Prior to Hill, you need to go back to Niki Lauda (1984), Keke Rosberg (1982) and Alan Jones (1980) to find a champion who didn't start their career in karts.
Absolute success (an outright world title) in both spheres however, seems to have eluded everyone, though McLaren's Fernando Alonso did win the Junior title.
Riccardo Patrese won the 1974 World Karting Championship (Eddie Cheever was second), but didn't go on to win a Formula One title.
Endurance Racing great Tom Kristensen has won the Le Mans 24 Hour race nine times, but the best he could do in karting was a second in 1987 and a third in 1991. Jan Magnussen won the world karting title in 1990, Jarno Trulli in 1991, and Vitantonio Liuzzi in 2001, but all of them failed to capture a world F1 championship. Jenson Button won a Formula One title but the best he finished at the World Karting Championships was second in Formula A in 1995.

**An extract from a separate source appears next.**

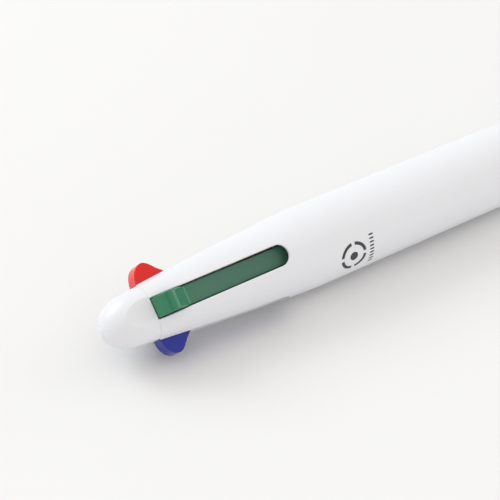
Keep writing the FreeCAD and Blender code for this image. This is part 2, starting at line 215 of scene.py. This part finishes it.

Indeed, the two drivers that battled out the 2014 World F1 title both existed in the very top echelon of karting and even in the same team during their karting years, as the above image shows. Lewis Hamilton was the European Karting Champion in 2000, but did not win a world title. Nico Rosberg also went on from karts to reach the pinnacle of motorsport.
Two-time F1 Champion Fernando Alonso began racing karts at three years of age, and won a Junior World Karting title but not an open title. Four-time F1 champion Sebastien Vettel also began racing karts at three years of age, finishing a best of sixth in the world karting championship before moving on to open wheelers.
Formula One fans may spend hours looking through the Facebook page entitled When F1 drivers used to be karting drivers, but the closest a Formula One champion has ever come to winning a karting championship was, as you may have guessed, Ayrton Senna.
When in 1994 a journalist asked him who he felt had been his toughest opponent, Ayrton Senna replied: "You don’t know him; his name is Terry Fullerton and I fought against him in karting."
A few years before, after his first Formula One world title, the Brazilian stated in a press conference that his biggest regret was that he had "never won the World Karting Championship."
Senna finished second in the world karting championship in 1979 and 1980, fourth in 1981 and the kart he drove in the 1991 championship event is up for auction in Paris and the big question is what will it fetch?
Normally, the former items of world-beating sportspeople command a significant premium at auction, and premature death creates a scarcity of memorabilia which causes prices to rise, and ex-Senna gear in particular has done exceedingly well at auction.
Some recent Senna memorabilia sales
Which brings us back to Ayrton Senna's kart.
If Bonham's estimated sale price of €24,000 to €28,000 for Ayrton Senna's 1981 DAP KART is accurate, it will be one of the cheapest Senna memorabilia items ever sold. That's US$27,000 to US$32,000 given the favorable USD exchange rates at present.
The kart finished fourth in the World Karting Championship in 1981. It is as much a part of his history as the F3 car that sold for five times the kart's estimate, and indeed, as much part of announcing the sublime talents of the Brazilian to the world as the Toleman which has an undisclosed price, but rest assured it is at least an order of magnitude greater. This is a potential bargain.
Ayrton's kart will go under the hammer in Paris on February 5 at the annual Les Grandes Marques du Monde au Grand Palais.